Thursday, December 1, 2016

Why Are You Still Pregnant?


“If you’re already 40 weeks, why don’t you just have your doctors induce you? That’s what I did.”
This is the sound advice from the woman behind me in the checkout line at Kroger, who seems utterly confused as to why I choose to carry my pregnancy past its fortieth week.

I mean, I don’t really want to still be pregnant. Really, I’d much rather be one of those women who busts into spontaneous labor around 38 weeks and produces a plump, screaming baby within hours of those first contractions starting. Really, that sounds dreamy.

But that’s not my body. I’m on my fourth pregnancy, and I’ve never delivered earlier than 39 weeks. And that delivery was via c-section that I was scared into having. I’m fairly certain that, had I waited to go into labor on my own, I would have carried my oldest to 42ish weeks.

It seems to be a misconception that pregnancy needs to or must end on or about the 40th week. This number is not the be all end all of pregnancy. Believe me, I know. Forty weeks is just the average number of weeks at which most babies are born. It is just as safe and common to deliver at 38 or 39 weeks as it is to deliver at 41 or 42 weeks. Forty just seems to be the number of weeks at which doctors encourage patients to induce for a number of reasons… And at this point, most women are done with the pregnant thing anyway, so they are happy to oblige.

This is my favorite pregnancy meme EVER. 


Typically, Caucasians (like me) are statistically the most likely to soar past their due dates. In fact, there have been studies that show that babies of Germanic descent (both my husband and I have significant German lineage) are most likely to be born at 42 or even 43 weeks gestation. I read this early on in my fourth pregnancy. It brought tears. Serious, serious tears.

To be honest though, I feel no need to be induced into labor. Babies can’t hang out in there forever, and as long as my midwives feel that I’m healthy to keep going (i.e., blood pressure is stable, no significant swelling, baby’s heartbeat is where it needs to be), I see no reason to change Mother Nature’s course. After all, I get to choose baby’s name, going home from the hospital outfit, formula, first foods, preschool. Do I need to pick her birthday, too?

I carried my third daughter all the way to 42 weeks and 2 days. She was born the day before Halloween.

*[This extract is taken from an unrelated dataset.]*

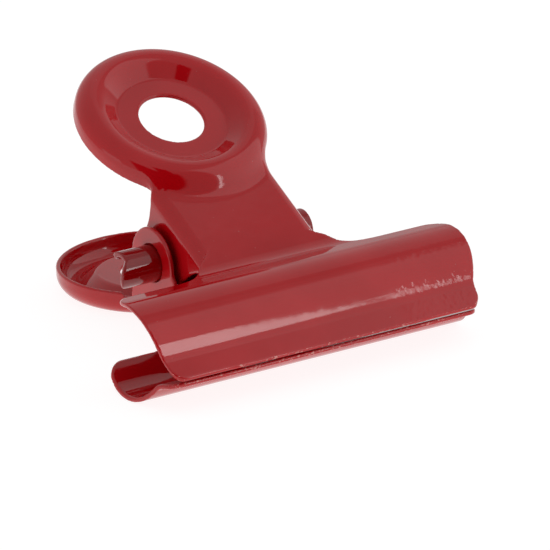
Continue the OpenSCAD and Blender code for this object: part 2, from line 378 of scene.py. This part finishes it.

I can remember walking into a Halloween party on the 28th with my then 4-year-old daughter, and watching as every head turned to focus on me. “Why are you still here?” seemed to be the question of the hour.

That was Sunday night. Monday afternoon, contractions started. And Wednesday, at 12:01 a.m., I had my third beautiful baby girl. And my first successful vaginal birth after cesarean (my middle daughter was a failed induction and failed VBAC attempt at almost 41 weeks). Patience has never actually been my strong suit, but she was worth every uncomfortable second I had to wait for her. 

With this surrogacy, I long to let baby arrive on his own. As a woman who has been through two c sections, I’d strongly prefer avoiding another. Because I’ve had one successful VBA2C, I’m longing for a second. And I know that my best chance of another successful VBAC is to let labor begin on its own, without medical interventions such as Pitocin.  So… I wait. And wait. And wait. Trust me… This waiting part is not fun.



For the record- I have nothing against c sections. I know full well that, even if I wait to go into labor on my own, that I may end up with another. But as a woman who has been through both kinds of birth experiences, If I can produce the results I want (a vaginal delivery), this is what I prefer to do. Having been through both, I can tell you from experience that one birth isn’t less painful than the other. A vaginal birth is simply much easier to recover from on my end.

I think I’m one of the lucky few who does pregnancy well. Four pregnancies deep, I’ve never once thrown up or even had what most would qualify as morning sickness. Aside from gaining a few more pounds than I would like with each go round, I’ve never had any complications with pregnancy. I wanted three kids, we had three kids. I wanted to be a surrogate, sweet little dude took the first time around. These hips were clearly made for carrying babies. (Don’t ask my husband his opinion on me a pregnant person… I’m not sure he’d paint such a rosy picture…)

The hospital has already scheduled my induction for next Wednesday night, which is the eve of my 42nd week of pregnancy. Please, please send magic baby dust my way… I want nothing more than this baby to arrive safe and sound this week so he can be whisked off into the arms of his waiting mama J


(Note: This is just my personal opinion regarding my own pregnancies. To all of my friends who chose to induce, for whatever reason, awesome! To all of my friends who had c sections, for whatever reason, cool! The birth experience is different for absolutely every woman but nonetheless magical, no matter how, why or when baby arrives!)